Para embasar a ACP, o promotor de Justiça usou, entre outras coisas, um relatório feito em 2008 pelo Instituto Brasileiro do Meio Ambiente (Ibama). A vistoria feita pelo Ibama apontou a existência de recipientes corroídos, material radioativo derramado no chão e problemas no sistema de isolamento dos galpões que permitiam ao lugar se tornar moradia de animais. Durante a vistoria, os técnicos do Ibama encontraram um cobra morta sobre uma poça de líquido viscoso, de coloração negra, que vazou de um recipiente.
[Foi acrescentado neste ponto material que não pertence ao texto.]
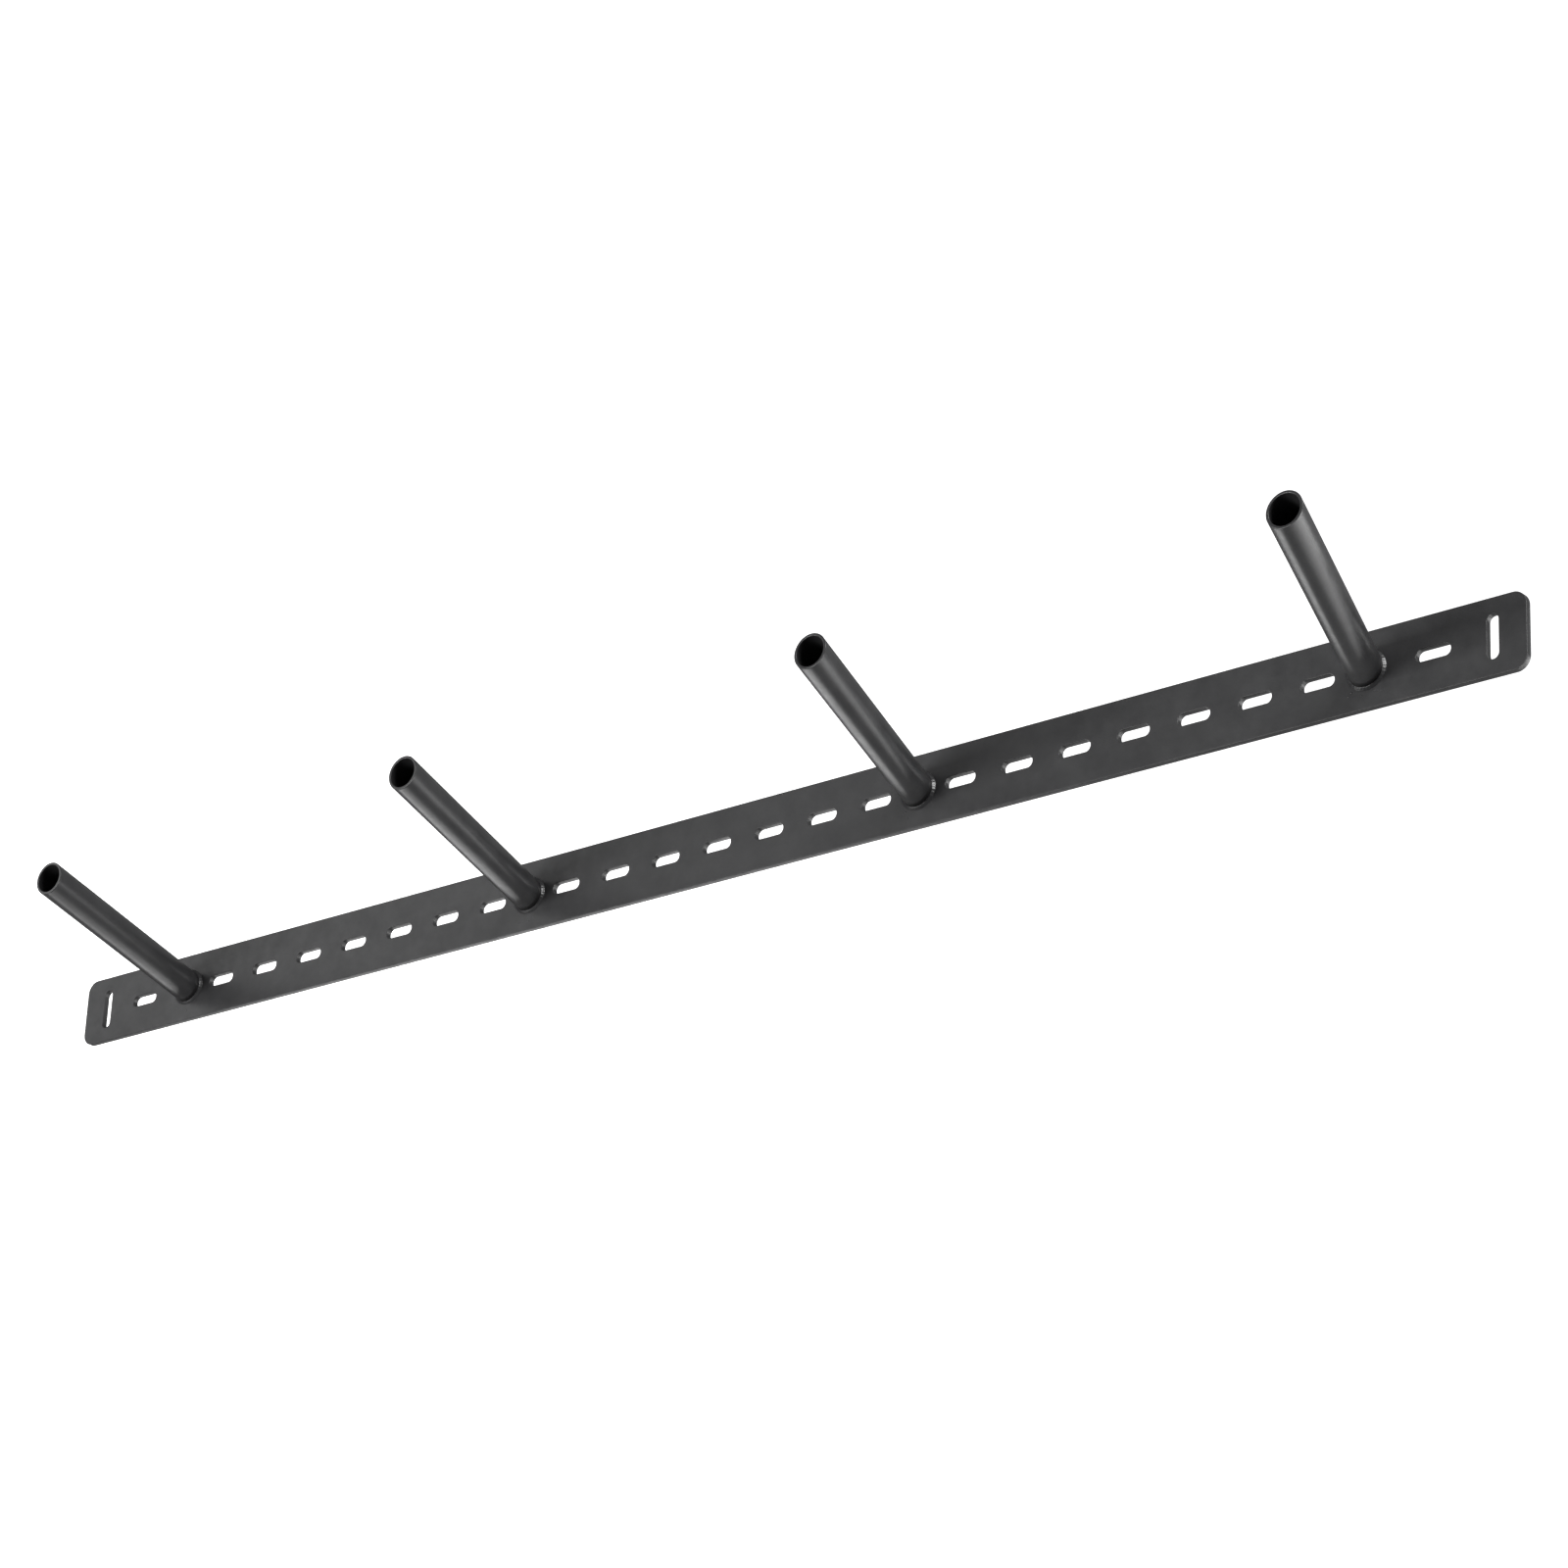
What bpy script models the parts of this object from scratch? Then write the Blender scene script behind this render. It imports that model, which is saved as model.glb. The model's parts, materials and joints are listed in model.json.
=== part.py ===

Outros animais também foram encontrados no local.

“Não é fantasioso projetar um cenário em que a contaminação do meio ambiente constitui hipótese real e premente, porque um animal que faça de um dos galpões a sua toca ou o seu ninho, uma vez que caia na cadeia alimentar, sofrendo a ação de predadores naturais, estará servindo de vetor para que se contaminem outros elementos do ecossistema, inclusive corpos hídricos”, afirma trecho da ACP.

O relatório do Ibama concluiu ainda que a radiação em um dos galpões permitiria a uma pessoa trabalhar no local apenas duas semanas por ano. “É fácil concluir que os animais encontrados, inclusive em estado de mumificação, em três galpões, submeteram-se a níveis de radiação infinitamente superiores”.